··· DATASET EXCERPT ···

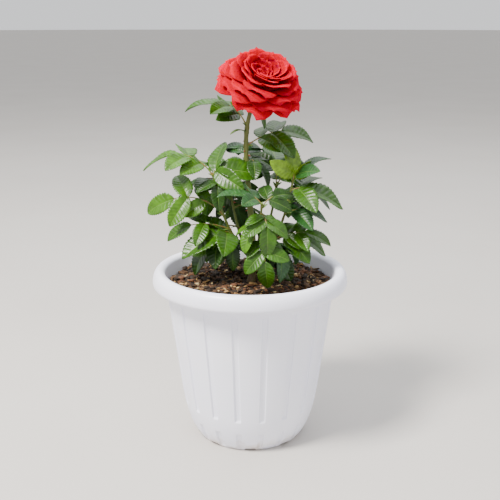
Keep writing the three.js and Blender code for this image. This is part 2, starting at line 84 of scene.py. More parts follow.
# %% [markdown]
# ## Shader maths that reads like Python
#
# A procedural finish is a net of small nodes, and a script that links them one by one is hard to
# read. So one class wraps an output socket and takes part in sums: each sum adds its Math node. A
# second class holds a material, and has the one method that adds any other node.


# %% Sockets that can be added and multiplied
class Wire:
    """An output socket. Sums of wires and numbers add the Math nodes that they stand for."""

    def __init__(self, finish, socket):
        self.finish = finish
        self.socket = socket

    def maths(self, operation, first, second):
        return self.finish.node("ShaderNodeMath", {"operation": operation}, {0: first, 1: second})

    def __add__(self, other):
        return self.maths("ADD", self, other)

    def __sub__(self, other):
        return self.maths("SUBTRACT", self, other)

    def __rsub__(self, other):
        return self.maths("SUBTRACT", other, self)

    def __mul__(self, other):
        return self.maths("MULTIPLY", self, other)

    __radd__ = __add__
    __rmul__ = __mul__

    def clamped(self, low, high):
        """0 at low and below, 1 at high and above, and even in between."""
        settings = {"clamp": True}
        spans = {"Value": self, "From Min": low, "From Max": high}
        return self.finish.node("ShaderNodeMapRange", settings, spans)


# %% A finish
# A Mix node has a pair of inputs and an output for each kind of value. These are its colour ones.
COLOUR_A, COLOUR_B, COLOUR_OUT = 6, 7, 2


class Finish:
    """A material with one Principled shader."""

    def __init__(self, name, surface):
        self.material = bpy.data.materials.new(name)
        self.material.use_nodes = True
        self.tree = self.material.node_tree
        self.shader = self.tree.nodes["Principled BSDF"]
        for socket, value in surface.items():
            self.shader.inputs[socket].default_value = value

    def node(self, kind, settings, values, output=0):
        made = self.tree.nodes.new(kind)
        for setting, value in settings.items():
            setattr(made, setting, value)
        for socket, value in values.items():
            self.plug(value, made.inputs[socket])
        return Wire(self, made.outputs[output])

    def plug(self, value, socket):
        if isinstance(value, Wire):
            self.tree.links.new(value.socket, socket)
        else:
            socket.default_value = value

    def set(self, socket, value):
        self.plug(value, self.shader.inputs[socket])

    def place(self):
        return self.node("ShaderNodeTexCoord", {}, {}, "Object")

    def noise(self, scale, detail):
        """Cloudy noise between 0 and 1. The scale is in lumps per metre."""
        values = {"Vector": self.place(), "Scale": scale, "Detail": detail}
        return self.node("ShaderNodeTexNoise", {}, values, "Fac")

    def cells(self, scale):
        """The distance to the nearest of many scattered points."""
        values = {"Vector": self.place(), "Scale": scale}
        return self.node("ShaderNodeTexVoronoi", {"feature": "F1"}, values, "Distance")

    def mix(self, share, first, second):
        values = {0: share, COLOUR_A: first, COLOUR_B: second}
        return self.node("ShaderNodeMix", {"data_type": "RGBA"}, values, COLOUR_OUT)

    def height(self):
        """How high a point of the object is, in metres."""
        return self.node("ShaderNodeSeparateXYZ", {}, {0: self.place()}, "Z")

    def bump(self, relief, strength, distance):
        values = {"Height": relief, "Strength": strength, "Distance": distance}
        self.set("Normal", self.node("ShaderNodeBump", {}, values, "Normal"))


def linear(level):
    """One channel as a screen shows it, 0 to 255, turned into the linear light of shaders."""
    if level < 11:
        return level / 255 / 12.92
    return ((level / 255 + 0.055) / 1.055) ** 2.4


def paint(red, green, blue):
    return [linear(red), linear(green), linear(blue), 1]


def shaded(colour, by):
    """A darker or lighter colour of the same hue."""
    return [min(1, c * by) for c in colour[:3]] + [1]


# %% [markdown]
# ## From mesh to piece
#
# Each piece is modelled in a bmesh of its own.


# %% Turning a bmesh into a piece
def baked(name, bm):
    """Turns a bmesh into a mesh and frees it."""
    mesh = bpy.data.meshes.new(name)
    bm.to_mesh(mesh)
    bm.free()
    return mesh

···

= STATED PROBLEM =
State how many lines of the listing hold the string "part"; reply with the number and nothing else.

= WORKED ANSWER =
2